Caduquice elegida



Desconheço família que não critique a si própria. Recentemente, eu e alguns parentes começamos a apontar defeitos em nós mesmos. Minha tia perguntou-me: “Qual é o seu?”. Não precisei responder. Minha avó, que possivelmente conhece-me mais do que minha consciência, disse por mim: “Memória péssima”.

Arlete, minha psicóloga, discordaria. No primeiro semestre deste ano, ela aplicou-me um teste a fim de examinar minha memória e constatou que esta é, em suas palavras, “excelente” e “precisa”. Contudo, tratou-se de memória imediata, como consta algum relatório que não me recordo onde está.

Mas, voltando à ocasião informal, a conversa continuou. Meu tio lamentou-se de forma risonha: “Meus defeitos encheriam um balaio”. Minha tia não perdeu tempo em comentar: “Os do Teófilo não encheriam porque ele não saberia onde meteu o balaio”.

Ora, não entendo muito de memória(s), porém, se a(s) minha(s) não me engana(m), há mais de uma. E, talvez, a mais defeituosa em mim seja a de médio prazo. Se minha mãe pede-me na quinta-feira que eu vá comprar verduras no sábado, o dever não me vem à mente quando chega o fim de semana. Na verdade, agora que assim estou a pensar, parece-me ser isso uma boa justificativa para meus estudos de última hora, antes de exames. Se eu os fizesse com maior antecedência, seriam em vão.

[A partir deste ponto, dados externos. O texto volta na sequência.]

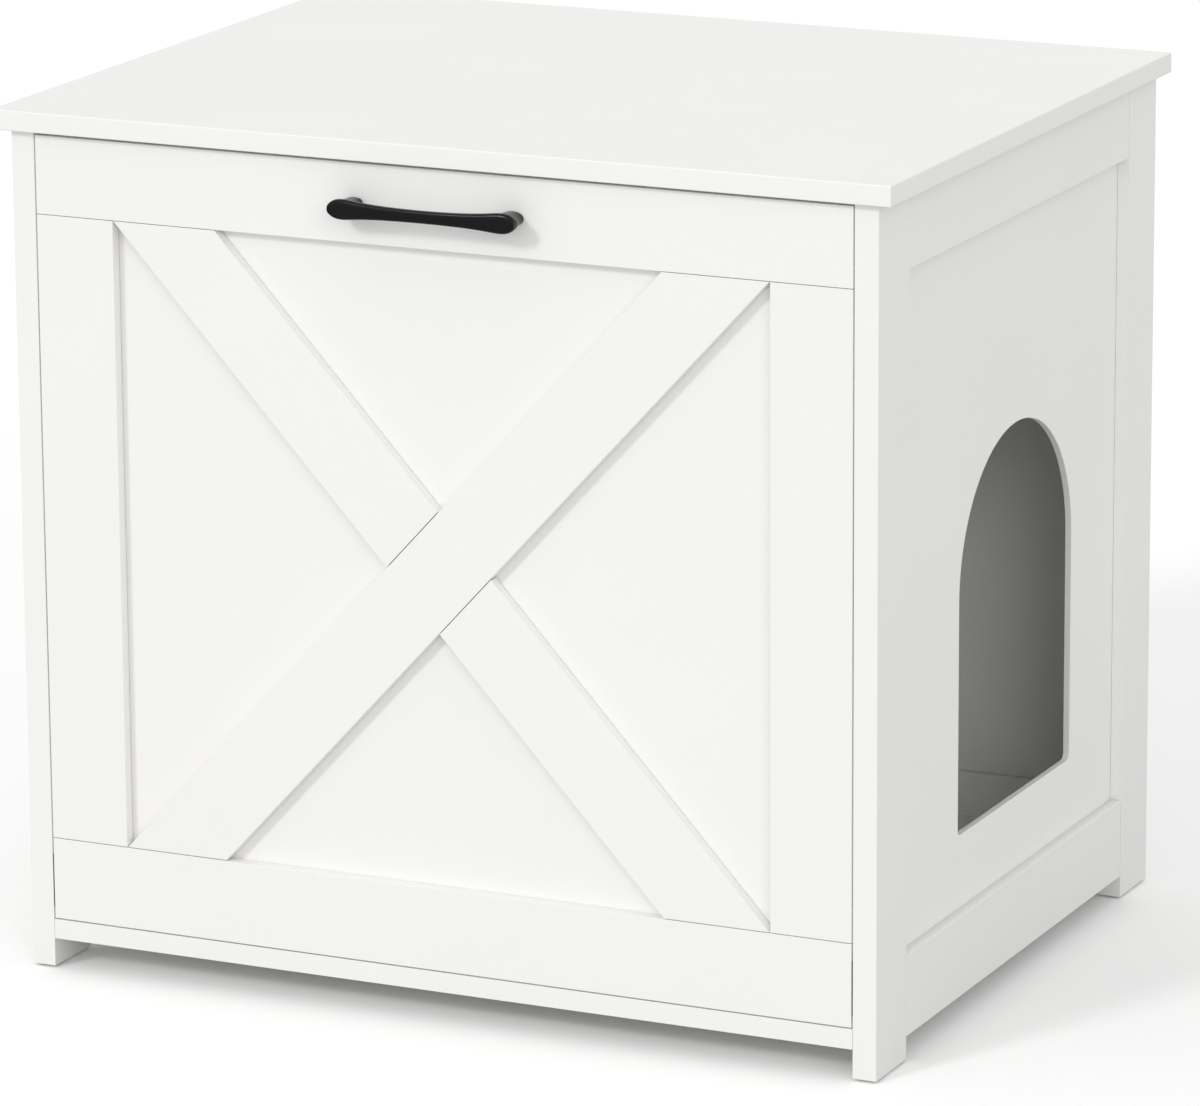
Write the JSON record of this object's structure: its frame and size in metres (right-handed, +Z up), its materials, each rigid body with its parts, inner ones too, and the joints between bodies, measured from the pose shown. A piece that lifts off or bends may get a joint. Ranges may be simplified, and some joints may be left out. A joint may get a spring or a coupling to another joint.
{
  "type": "cat litter box cabinet",
  "caption": "White board cabinet that hides a cat litter box, with a drop-front cross-braced door, a black bow handle and an arched entrance in its right side.",
  "frame": {"origin": "on the floor, under the middle of the overall box, handle included", "axes": "+X to the right seen from the front, +Y to the rear, +Z up"},
  "size_m": [0.7, 0.557, 0.645],
  "materials": {
    "white_board": "white painted fibreboard, satin",
    "black_handle": "black satin coat on cast zinc",
    "zinc_steel": "bright zinc plate",
    "white_nylon": "moulded nylon"
  },
  "bodies": {
    "cabinet": {"top_board": "white_board", "bottom_board": "white_board", "back_panel": "white_board", "front_crossbar": "white_board", "rear_upper_rail": "white_board", "rear_lower_rail": "white_board", "left_front_post": "white_board", "left_rear_post": "white_board", "left_upper_rail": "white_board", "left_lower_rail": "white_board", "left_side_panel": "white_board", "right_front_post": "white_board", "right_rear_post": "white_board", "right_upper_rail": "white_board", "right_lower_rail": "white_board", "right_side_panel": "white_board", "left_front_glide": "white_nylon", "left_rear_glide": "white_nylon", "right_front_glide": "white_nylon", "right_rear_glide": "white_nylon", "front_crossbar_cam_left": "zinc_steel", "rear_rail_cam_left": "zinc_steel", "top_front_cam_left": "zinc_steel", "top_rear_cam_left": "zinc_steel", "bottom_front_cam_left": "zinc_steel", "bottom_rear_cam_left": "zinc_steel", "front_crossbar_cam_right": "zinc_steel", "rear_rail_cam_right": "zinc_steel", "top_front_cam_right": "zinc_steel", "top_rear_cam_right": "zinc_steel", "bottom_front_cam_right": "zinc_steel", "bottom_rear_cam_right": "zinc_steel", "left_hinge_post_leaf": "zinc_steel", "right_hinge_post_leaf": "zinc_steel", "left_post_hinge_screw_1": "zinc_steel", "left_post_hinge_screw_2": "zinc_steel", "right_post_hinge_screw_1": "zinc_steel", "right_post_hinge_screw_2": "zinc_steel", "left_magnet": "white_nylon", "right_magnet": "white_nylon"},
    "door": {"door_panel": "white_board", "door_top_rail": "white_board", "door_bottom_rail": "white_board", "door_left_stile": "white_board", "door_right_stile": "white_board", "door_long_brace": "white_board", "door_upper_half_brace": "white_board", "door_lower_half_brace": "white_board", "handle": "black_handle", "left_hinge_door_leaf": "zinc_steel", "right_hinge_door_leaf": "zinc_steel", "left_door_hinge_screw_1": "zinc_steel", "left_door_hinge_screw_2": "zinc_steel", "right_door_hinge_screw_1": "zinc_steel", "right_door_hinge_screw_2": "zinc_steel", "left_strike_plate": "zinc_steel", "right_strike_plate": "zinc_steel", "handle_screw_left": "zinc_steel", "handle_screw_right": "zinc_steel"}
  },
  "joints": [
    {"name": "door_hinge", "type": "hinge", "parent": "cabinet", "child": "door", "pos_m": [0, -0.249, 0.055], "axis": [1, 0, 0], "range_deg": [0, 90]}
  ]
}
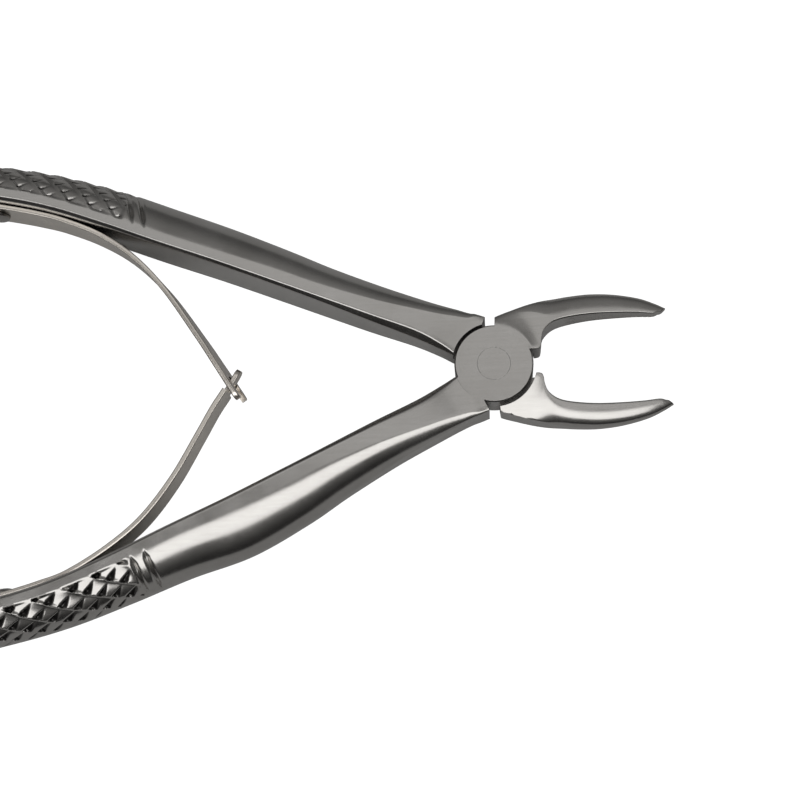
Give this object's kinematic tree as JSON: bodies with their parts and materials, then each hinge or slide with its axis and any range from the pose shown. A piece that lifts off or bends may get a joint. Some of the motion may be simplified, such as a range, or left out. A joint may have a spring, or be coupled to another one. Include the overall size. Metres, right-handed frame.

Que meus professores leiam esta crônica.

Todavia, por sorte, algo (ainda) não me molesta: a confusão de memórias passadas. Neste caso, uso “memórias” no sentido de acontecimentos e fatos. Creio que, infelizmente, o presidente Bolsonaro é acometido por esse mal, pois, neste mês, afirmou que “nunca teve ditadura no Brasil, [...] onde você tinha direito de ir e vir, você tinha liberdade de expressão, você votava”.

Há numerosos problemas neurológicos e psicológicos que podem levar a confusões de ocorridos, podendo estas terem seus inícios observados por sintomas indiciais. Isto é compreensível. Sem empecilhos, Gonzaguinha já cantava no século passado: “Quando amanhecer/é que eu quero ver quem recordará./Ê, eu não posso esquecer/essa legião que se entregou por um novo dia”. A canção, “Pequena memória para um tempo sem memória”, ganhou nova versão este ano por Elza Soares, em seu álbum Planeta Fome

Muitas pessoas são assim: parecem ter uma memória travessa, que esconde e troca a História – por escolha pessoal. E a elas não adianta dizer a verdade, seja uma ou mil vezes, pois sofrem de caduquice elegida. Gosto muito de um significado de “caduco”, o qual consta no formidável Houaiss: “que passa rapidamente; passageiro, transitório”. Assim são os caducos por opção: efêmeros. 

Mas quanto a nós, que ao menos temos uma “pequena memória”, eleita ou eleitora, cabe o dever de nos lembrarmos, uns aos outros, do que não pode ser esquecido: nosso passado. Do contrário, este nos condenará neste verão – e em outras épocas do ano.